As well, hot-desking is seen as a way to increase collaboration through removing barriers associated with individual work cubicles. Pairs and groups of workers interact and share work materials more freely. Cross-functional collaborations with other departments are also easier with no fixed seating. Company resources can now be seen as accessible to all employees regardless of rank or status. Hot-desking offers all types of workers – from in-person to remote to part-time – equal access to company resources, while emphasising autonomy and choice on how and where work gets done. In short, hot-desking can be seen as the ideal practice for accommodating more workers back in a new flexible office workplace, while still reducing space-related expenses.

But – and it is a big "but" – in reality, employees' reactions to hot-desking range from the lukewarm to downright contempt. Recent employee polls routinely report a widespread unpopularity with regard to this practice, leaving the increasing number of employers adopting hot-desking in a quandary over whether to continue with it. The obvious savings in office space rental mask several other operational and human-related costs that, while not obvious at first, may constitute a more serious underlying problem.

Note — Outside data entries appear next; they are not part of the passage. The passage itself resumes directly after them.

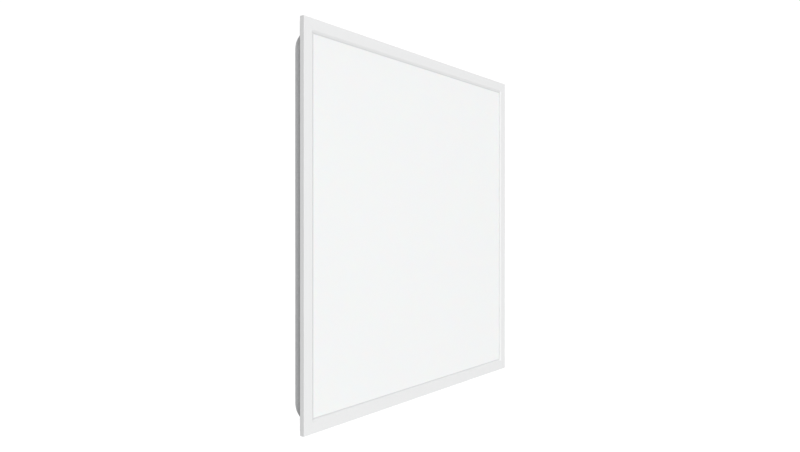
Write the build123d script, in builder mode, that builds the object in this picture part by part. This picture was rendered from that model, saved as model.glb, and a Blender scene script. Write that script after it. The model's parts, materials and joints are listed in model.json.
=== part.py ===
"""Square lay-in LED panel light, 595 mm, standing upright with its diffuser facing -Y.

Frame: +X is to the right as seen from the front, +Z is up and +Y points out of the back.
The origin is the centre of the flat back of the pan, between its four hanging nuts.
All dimensions are in millimetres.
"""
import math
import os

from build123d import *

os.makedirs("parts", exist_ok=True)

# ---------------------------------------------------------------- driving dimensions
panel_side = 595.0
panel_depth = 30.0
half_side = panel_side / 2
front_y = -panel_depth

# Frame extrusion
frame_depth = 8.0
chamber_width = 10.0
frame_wall = 1.6
chamber_inner_wall = 1.4
face_width = 16.8
bevel_run = 3.0
bevel_depth = 1.8
flange_thickness = 2.2
lip_front = 4.0
lip_thickness = 1.2
lip_reach = 3.5
frame_edge_radius = 0.4
frame_back_y = front_y + frame_depth

# Diffuser, its seal and the foam gasket
diffuser_thickness = 1.5
diffuser_inset = 11.0
diffuser_corner_radius = 2.0
seal_thickness = 0.3
seal_show = 1.8
gasket_thickness = 0.8
gasket_outer_inset = 2.0
gasket_inner_inset = 9.0

# Pan
sheet = 0.7
pan_flange_inset = 1.5
pan_wall_inset = 7.4
pan_corner_radius = 35.0
pan_flange_radius = 6.0
pan_draft = 8.0
pan_back_radius = 5.0
flange_overlap = 0.5
flange_front_y = frame_back_y + gasket_thickness
flange_back_y = flange_front_y + sheet
pan_inner_y = -sheet
bead_depth = 0.8
bead_width = 10.0
bead_length = 400.0
bead_heights = [-180.0, -90.0, 90.0, 180.0]

# Screws that close the pan, and the screws of the corner keys
pan_screw_inset = 4.4
pan_screw_spots = [-200.0, 0.0, 200.0]
pan_screw_radius = 1.5
pan_screw_hole_radius = 1.7
pan_screw_head_radius = 2.5
pan_screw_head_height = 1.9
pan_screw_length = 6.5
pan_screw_crown = 0.6
pan_screw_bevel = 0.5
pan_recess_depth = 0.5
screw_recess_radius = 1.0
key_arm = 45.0
key_clearance = 0.1
key_screw_inset = 5.1
key_screw_spot = half_side - 30.0
key_screw_radius = 1.5
key_screw_head_radius = 2.8
key_screw_length = 5.5

# LED strips, seen from the front
strip_heights = [-225.0, -135.0, -45.0, 45.0, 135.0, 225.0]
strip_left = -250.0
strip_right = 243.0
strip_width = 20.0
board_thickness = 1.0
led_spots = [-220.0, -132.0, -44.0, 44.0, 132.0, 220.0]
led_size = 3.0
led_height = 0.65
led_window_radius = 1.2
led_window_depth = 0.1
lens_radius = 8.0
lens_height = 6.2
lens_rim = 1.4
lens_cavity_radius = 3.0
rivet_spots = [-176.0, 0.0, 176.0]
rivet_radius = 1.6
rivet_head_radius = 3.1
rivet_head_height = 1.0
rivet_head_rim = 0.4
rivet_tail_radius = 2.4
rivet_tail_height = 2.2
rivet_tail_bevel = 0.5
board_front_y = pan_inner_y - board_thickness

# Reflector sheet and its push pins
reflector_thickness = 0.4
reflector_left = -262.0
reflector_right = 235.5
reflector_half_height = 262.0
reflector_corner = 30.0
reflector_lens_hole_radius = 9.0
reflector_rivet_hole_radius = 4.0
reflector_front_y = board_front_y - reflector_thickness
pin_spots = [-216.0, 216.0]
pin_radius = 1.95
pin_head_radius = 4.5
pin_head_height = 1.2
pin_tail_height = 3.0
pin_tip_radius = 1.0
pin_barb = 0.7
pin_barb_height = 2.0

# Bus board and bridging connectors
bus_x = 255.0
bus_width = 16.0
bus_length = 480.0
connector_x = 245.0
connector_length = 15.0
connector_width = 10.0
connector_height = 4.5
connector_bevel = 0.6
socket_pitch_x = 7.5
socket_pitch_z = 4.0
socket_length = 3.0
socket_width = 1.6
socket_depth = 2.5
header_pitch = 5.08
header_pin_radius = 0.45
header_length = 10.0
header_width = 5.0
header_pin_tail = 1.4

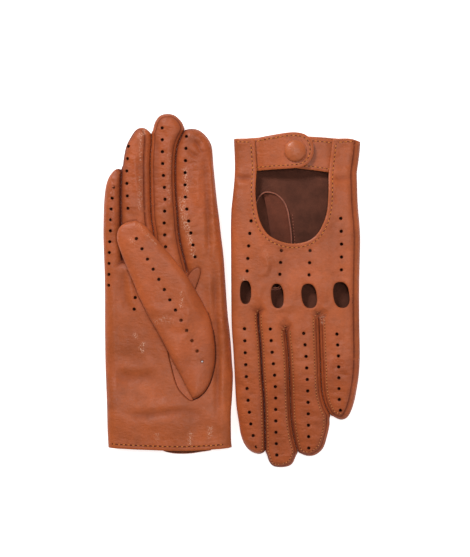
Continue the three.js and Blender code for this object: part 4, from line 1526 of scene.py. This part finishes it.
class Stitches:
    """Short threads laid on a surface, each end on a dark disc, painted shade standing in for the needle
    hole.
    """

    def __init__(self, name, side, length=2.0, gap=1.0, radius=0.3, material=THREAD, sunk=0.45, needle=0.36):
        self.name, self.side = name, side
        self.length, self.gap, self.radius = length, gap, radius
        self.material, self.sunk, self.needle = material, sunk, needle
        self.verts, self.faces, self.index = [], [], []

    def hit(self, surface, face, x, y):
        found, normal, _, _ = surface.ray_cast(Vector((x, y, face * RAY_START)), Vector((0, 0, -face)))
        if found is None:
            return None
        if normal.z * face < 0:
            normal = -normal
        return found, normal

    def row(self, surface, face, line):
        total = lengths(line)[-1]
        count = int(total / (self.length + self.gap))
        if count < 1:
            return
        half = 0.5 * self.length * (total / count) / (self.length + self.gap)
        for k in range(count):
            middle = total * (k + 0.5) / count
            both = points_at(line, [middle - half, middle + half])
            ends = [self.hit(surface, face, x, y) for x, y in both]
            if None not in ends:
                (a, normal_a), (b, normal_b) = ends
                self.one(a, b, (normal_a + normal_b).normalized())

    def one(self, a, b, normal):
        along_it = (b - a).normalized()
        across = normal.cross(along_it).normalized()
        up = along_it.cross(across).normalized()
        if up.dot(normal) < 0:
            up = -up
        start, sides = len(self.verts), 6
        for t, width, lift in THREAD_SHAPE:
            c = a + (b - a) * t + up * self.radius * (lift - self.sunk + 0.3)
            for x, y in circle(sides):
                self.verts.append(c + (across * x + up * y * 0.85) * self.radius * width)
        self.tube(start, sides, len(THREAD_SHAPE), 0)
        # a dark disc at each end: painted shade standing in for the needle hole
        for end, way in ((a, -1), (b, 1)):
            centre = end + along_it * (way * self.needle * 0.4)
            start, sides = len(self.verts), 7
            for lift in (-0.05, 0.035):
                for x, y in circle(sides):
                    self.verts.append(centre + (across * x + along_it * y) * self.needle + normal * lift)
            self.tube(start, sides, 2, 1)

    def tube(self, start, sides, rings, material):
        """Faces for rings of points already in place, closed at both ends."""
        for first in range(start, start + (rings - 1) * sides, sides):
            for k in range(sides):
                n = (k + 1) % sides
                self.faces.append((first + k, first + n, first + sides + n, first + sides + k))
        last = start + (rings - 1) * sides
        self.faces.append(tuple(start + k for k in reversed(range(sides))))
        self.faces.append(tuple(last + k for k in range(sides)))
        self.index += [material] * ((rings - 1) * sides + 2)

    def made(self):
        world = place(self.side, np.array([tuple(v) for v in self.verts]))
        faces = self.faces
        if self.side == "left":
            faces = [f[::-1] for f in faces]
        obj = mesh_object(self.name, world, faces, [self.material, NEEDLE_SHADE], self.index)
        obj.data.set_sharp_from_angle(angle=math.radians(50))
        return obj


def panel_stitches(glove):
    """Rows round the cut-out, along the cuff and on both straps."""
    side = glove.side
    back = glove.trees[BACK]
    rows = Stitches(f"{side}_edge_stitches", side)
    line = offset(along(CUT_OUT, 0.8), 2.7)
    rows.row(back, BACK, line[line[:, 1] > (4.0 if side == "left" else 1.5)])
    for ends in (((-38.6, 2.9), (-28.4, 3.6)), ((32.2, 3.4), (41.2, 3.2))):
        rows.row(back, BACK, spaced(ends, 12) + [0, 0 if side == "left" else -2.2])
    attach(rows.made(), f"{side}_glove")
    rows = Stitches(f"{side}_under_strap_stitches", side)
    line = offset(along(UNDER_TAB, 0.8), -STRAP_ROW)
    line = line[(line[:, 0] < 4) & (line[:, 0] > -24)]
    rows.row(glove.under_tree, BACK, line[line[:, 1] > 8])
    rows.row(glove.under_tree, BACK, line[line[:, 1] < 8])
    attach(rows.made(), f"{side}_glove")
    rows = Stitches(f"{side}_closing_strap_stitches", side)
    line = offset(tab_outline(side, 0.8), -STRAP_ROW)
    rows.row(glove.tab_tree, BACK, line[line[:, 0] < 28])
    open_strap(rows.made())


def seam_stitches(glove):
    """Fine rows beside the finger seams on the back."""
    side = glove.side
    width = glove.seams(BACK)
    seam_d = flat_distance(width)
    inward = offset(glove.rim, 1.0) - glove.rim
    for number, finger in enumerate(FINGERS):
        rows = Stitches(f"{side}_{finger}_stitches", side, 1.3, 0.8, 0.25, FINE, 0.35, 0.3)
        for part in ((0,) if finger == "little" else (0, 1)):
            pick = (glove.run == number) & (glove.part == part) & (width > 0.6)
            want = seam_d[pick] + 1.15
            points = glove.rim[pick] + inward[pick] * want[:, None]
            points = points[np.abs(glove.near(points)[0] - want) < 0.08]
            if len(points) > 6:
                rows.row(glove.trees[BACK], BACK, glove.roll(points))
        glove.bend(rows.made(), finger)


def other_stitches(glove):
    """The hem of the palm, the thumb's seam and its row inside the glove."""
    side = glove.side
    palm = glove.trees[PALM]
    hem = offset(along(CUFF[side, PALM], 0.8), 2.9)
    sewn = along(THUMB_RIGHT, 0.6)
    lining = tree(glove.inner, glove.tris[glove.face_of == PALM])
    for name, sizes, surface, face, line in (
        ("hem", (1.9, 1.3, 0.28, THREAD, 0.5, 0.5), palm, PALM, hem[np.abs(hem[:, 0]) < 38]),
        ("thumb", (1.2, 0.9, 0.2, DARK, 0.5, 0.34), palm, PALM, offset(sewn[sewn[:, 1] < 80], -0.55)),
        ("lining", (1.2, 0.9, 0.22, EDGE, 0.3, 0.26), lining, BACK, along(LINING_ROW, 0.8)),
    ):
        rows = Stitches(f"{side}_{name}_stitches", side, *sizes)
        rows.row(surface, face, line)
        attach(rows.made(), f"{side}_glove")
    if side == "right":
        punch_out(glove)


def punch_out(glove):
    """The ring of leather left hanging in the thumb's last hole."""
    x, y = THUMB_HOLES["right"][-1]
    hit = glove.thumb_tree.ray_cast(Vector((x + 1.6, y, RAY_START)), Vector((0, 0, -1)))[0]
    top = hit.z - 0.5
    verts = []
    for radius, z in ((0.5, top - 0.3), (1.3, top - 0.3), (1.3, top), (0.5, top)):
        verts += [(x + radius * across, y + radius * up, z) for across, up in circle(16)]
    obj = mesh_object("right_thumb_punched_ring", place("right", np.array(verts)), closed_tube(4, 16), [EDGE])
    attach(obj, "right_glove")


for glove_side in ("right", "left"):
    one = Glove(glove_side)
    one.build()
    thumb(one)
    gusset(one)
    seam_allowance(one)
    quirk(one)
    strap(one)
    panel_stitches(one)
    seam_stitches(one)
    other_stitches(one)


# ---------- studio ----------
VIEW_HEIGHT = 0.3788  # metres from the picture's bottom to its top, at the gloves
FLOOR = 9  # metres from the middle of the white floor to its sides
GLOVE_TOP = 0.014
PICTURE_CENTRE = (0.0024, 0.0078)


def studio():
    world = bpy.data.worlds.new("studio")
    bpy.context.scene.world = world
    world.use_nodes = True
    background = world.node_tree.nodes["Background"]
    background.inputs["Color"].default_value = (1, 1, 1, 1)
    background.inputs["Strength"].default_value = 0.30
    floor_mesh = bpy.data.meshes.new("floor")
    corners = [(x * FLOOR, y * FLOOR, 0) for x, y in ((-1, -1), (1, -1), (1, 1), (-1, 1))]
    floor_mesh.from_pydata(corners, [], [(0, 1, 2, 3)])
    white = Nodes("studio_white")
    white.set(Base_Color=(0.9, 0.9, 0.9, 1), Roughness=0.9, Specular_IOR_Level=0.1,
              Emission_Color=(1, 1, 1, 1), Emission_Strength=0.66)
    floor_mesh.materials.append(white.material)
    put("floor", floor_mesh)
    for name, place_at, size, power in (("key_light", (-0.45, 0.75, 0.8), 0.3, 8.4),
                                        ("fill_light", (0.7, -0.4, 0.8), 0.6, 1.5),
                                        ("top_light", (0.12, 0.2, 1.5), 0.22, 4.6)):
        light = bpy.data.lights.new(name, "AREA")
        light.shape = "DISK"
        light.size = size
        light.energy = power
        obj = put(name, light)
        obj.location = place_at
        obj.rotation_euler = (-Vector(place_at)).to_track_quat("-Z", "Y").to_euler()


def camera():
    data = bpy.data.cameras.new("camera")
    data.lens = 110
    obj = put("camera", data)
    height = VIEW_HEIGHT / 2 * data.lens / (data.sensor_width / 2) + GLOVE_TOP
    obj.location = (*PICTURE_CENTRE, height)
    bpy.context.scene.camera = obj


studio()
camera()
bpy.context.scene.view_settings.view_transform = "Standard"
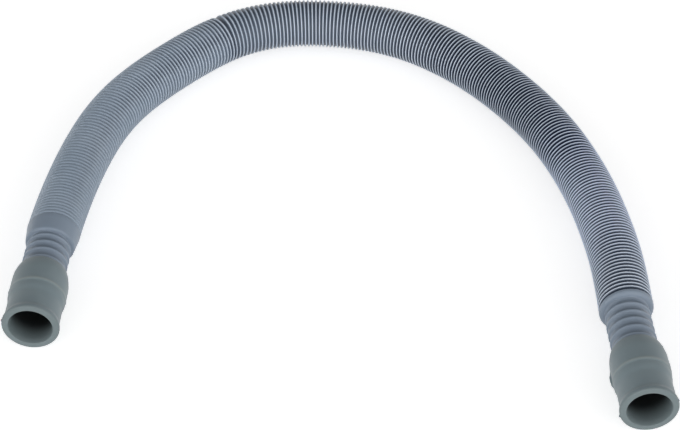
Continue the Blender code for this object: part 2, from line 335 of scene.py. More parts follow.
def feed(tree, socket, value):
    """Link an output to a node's input, or set the input to a plain value."""
    if isinstance(value, bpy.types.NodeSocket):
        tree.links.new(value, socket)
    elif value is not None:
        socket.default_value = value


def math_node(tree, operation, first, second=None):
    """Math node whose operands are sockets or plain numbers; returns its output."""
    node = tree.nodes.new("ShaderNodeMath")
    node.operation = operation
    for socket, value in zip(node.inputs, (first, second)):
        feed(tree, socket, value)
    return node.outputs["Value"]


def vector_node(tree, operation, first, second=None):
    """Vector Math node whose operands are sockets or plain vectors."""
    node = tree.nodes.new("ShaderNodeVectorMath")
    node.operation = operation
    for socket, value in zip(node.inputs, (first, second)):
        feed(tree, socket, value)
    gives_number = operation in ("DOT_PRODUCT", "LENGTH", "DISTANCE")
    return node.outputs["Value" if gives_number else "Vector"]


def scaled_vector(tree, vector, size):
    """A vector times a number."""
    node = tree.nodes.new("ShaderNodeVectorMath")
    node.operation = "SCALE"
    tree.links.new(vector, node.inputs[0])
    tree.links.new(size, node.inputs["Scale"])
    return node.outputs["Vector"]


def named_value(tree, name, kind="FLOAT"):
    """Output of a Named Attribute node."""
    node = tree.nodes.new("GeometryNodeInputNamedAttribute")
    node.data_type = kind
    node.inputs["Name"].default_value = name
    return node.outputs["Attribute"]


def store_value(tree, geometry, name, value, kind="FLOAT"):
    """Store a value on the points under a name; returns the geometry's output."""
    node = tree.nodes.new("GeometryNodeStoreNamedAttribute")
    node.data_type = kind
    node.domain = "POINT"
    node.inputs["Name"].default_value = name
    tree.links.new(geometry, node.inputs["Geometry"])
    tree.links.new(value, node.inputs["Value"])
    return node.outputs["Geometry"]


# %% Ribs and the sweep


def rib_and_radius(tree, given):
    """How full the rib is at a station, and the radius there with its unevenness."""
    place = math_node(tree, "MINIMUM", named_value(tree, "place"), 1.0)
    fallen = math_node(tree, "POWER", place, given["Rib Fullness"])
    rib = math_node(tree, "SQRT", math_node(tree, "SUBTRACT", 1.0, fallen))
    chance = add_node(tree, "FunctionNodeRandomValue")
    tree.links.new(given["Seed"], chance.inputs["Seed"])
    uneven = math_node(tree, "MULTIPLY", chance.outputs[1], given["Unevenness"])
    risen = math_node(tree, "MULTIPLY", named_value(tree, "rise"), rib)
    radius = math_node(tree, "ADD", named_value(tree, "core"), risen)
    return rib, math_node(tree, "SUBTRACT", radius, uneven)


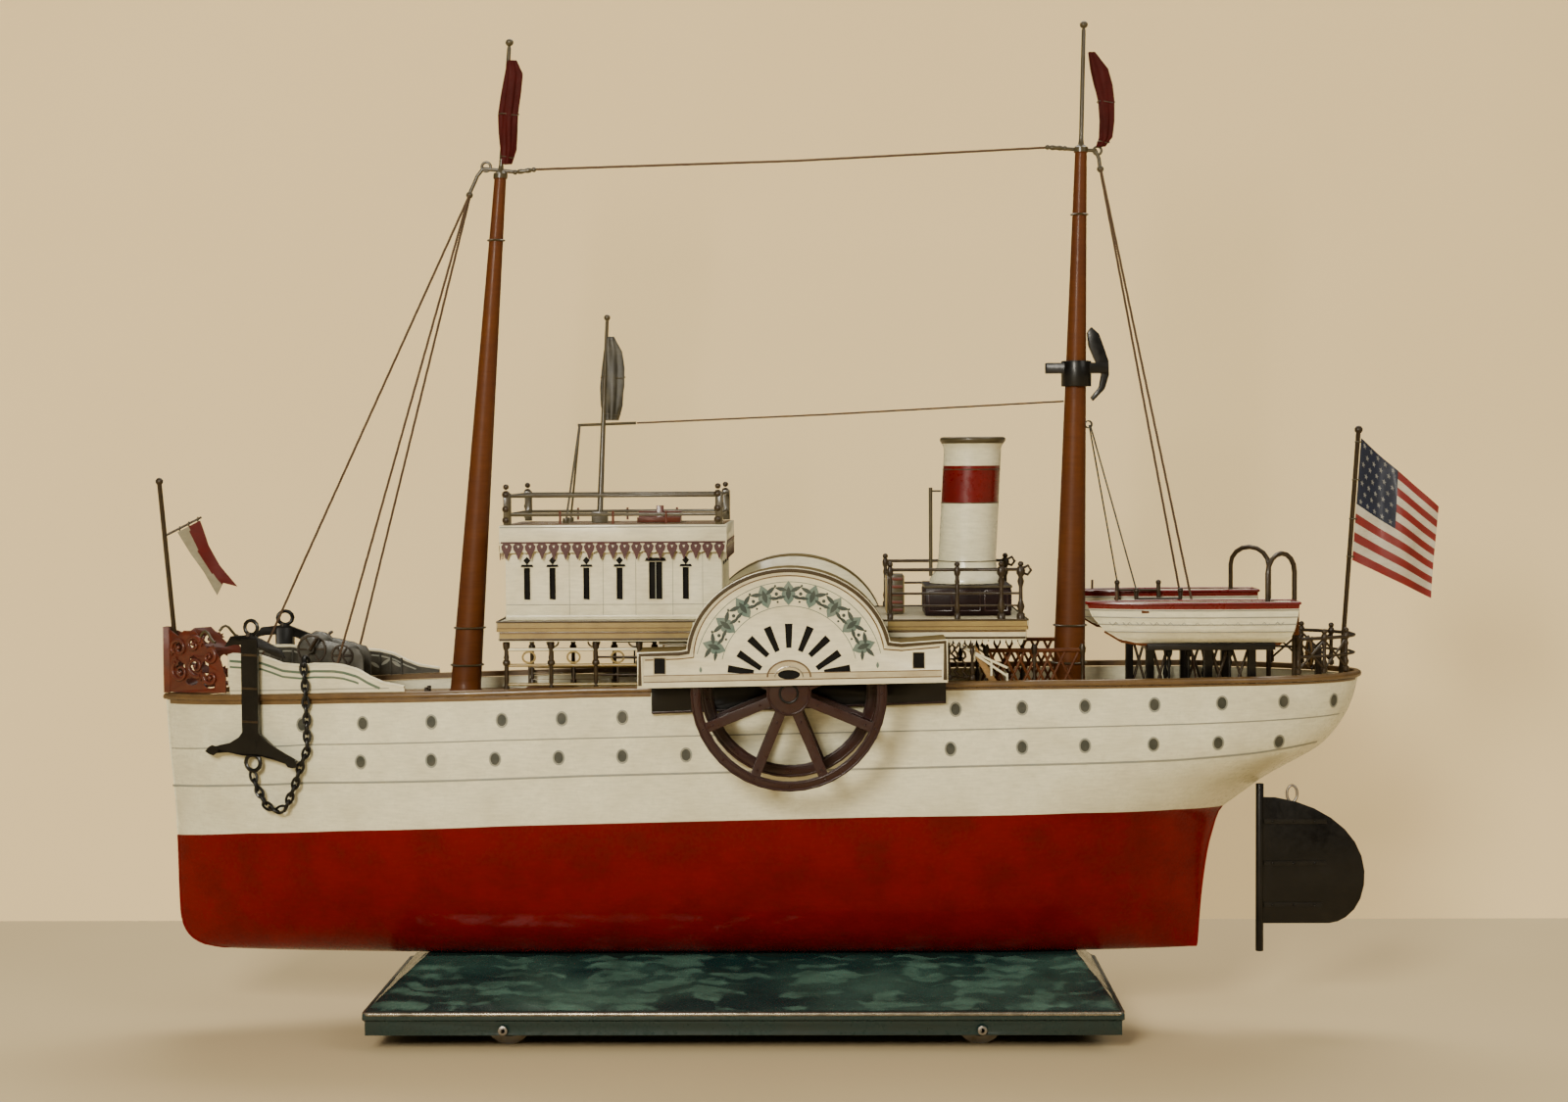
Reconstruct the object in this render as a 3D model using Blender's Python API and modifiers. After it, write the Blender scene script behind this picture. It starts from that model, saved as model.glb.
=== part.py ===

So, why do many employees seem to hate hot-desking?


A common complaint is that workers can't find the right desk configuration that suits them. Whether it is the need for multiple monitor screens, a specialised terminal set-up, allowing for a standing desk or requiring a whiteboard, hot-desking can be a logistical nightmare. Recent academic studies have even highlighted difficulties for workers who simply desire a quiet place to concentrate in the typical hot-desking open-office space environment. Individuals may even feel compelled to either arrive earlier or work later in the office to improve their chances of securing a preferred set-up or atmosphere more conducive to their working style. Such behaviour flies against the purported intentions of hybrid workplaces and supposed work flexibility. Even if these logistical kinks are sorted out, hot-desking is turning out to be a nightmare for leaders and supervisors. With subordinates and team members scattered all over the office, collaboration and informal workplace learning are more difficult. That quick powwow where teams or smaller groups go into a huddle for a quick spontaneous discussion or briefing is just about impossible. Even with the latest messaging technology, team efficiency gets interrupted and bogged down by not having one's teammates and collaborators nearby in a fixed space. Asking for help has also never been so cumbersome. Having to engage in an endless string of messages, or take a long, searching walk around the office, is really annoying when one is working on time-sensitive tasks. These problems are even more acute for newcomers, who especially need to be closer to specific mentors or supervisors showing them the ropes consistently throughout the day.

Not having a designated workspace also contributes to anxiety and stress for workers, who have to deal with uncertainty and the lack of predictability at the office on a daily basis. Overall, disrupted lines of communication and team member isolation make it that much more challenging for leaders to build any semblance of team culture or spirit under a hot-desking arrangement.


The concept of hot-desking also compromises the very foundation of employee engagement today – connecting with the hearts and minds of employees who prioritise connections and relationships. People have a fundamental need to belong. At work, these feelings of belonging are derived from being able to mark out and identify physical aspects of the workspace as one's own. That is why personalising workspaces with items such as photos, ornaments and plants is a natural way for workers to grow roots and develop emotional ties with their employers. Such bonds contribute towards a more positive atmosphere at work, which results in reduced stress, improved mental wellness and lower employee turnover. From an employer "branding" viewpoint, hot-desking also has its problems. Workers view relationships with their employer as a combination of instrumental and symbolic exchanges. Instrumental exchanges involve tangibles typically written into an employment contract, like a salary and benefits in return for effort and productivity. Symbolic exchanges involve intangibles like the employer providing learning opportunities in return for commitment and loyalty. So from the employees' perspective, hot-desking represents a disappointingly unbalanced exchange: The company curtails personal freedom by bringing them back to the office, yet does not regard them as important enough to warrant a designated workspace. Workplace design specialists recently reported that more than 90 per cent of hot-desking workers would feel encouraged to work from the office more frequently if they were assigned a dedicated workspace.

However, there are ways to mitigate the effects of hot-desking:

● Handle the issue of inherent unpredictability for workers by implementing a pre-scheduling system that provides certainty on where they will sit.

● Ensure that workspaces are properly equipped with the appropriate technical and ergonomic set-up.

● Provide an additional mix of spaces for small meetings and larger conferences, and quieter spots with more privacy, which would also be more in line with the ethos of workplace flexibility and hybrid working.

It is easy to mistake hot-desking as a convenient accompaniment for companies' inevitable shift to more hybrid forms of working. But they shouldn't rush to implement it without much consideration of its deeper human and social impact on how people interact at work and derive meaning from work relationships. It is time for a reality check.

Kang Yang Trevor Yu is associate professor at the Nanyang Business School, Nanyang Technological University.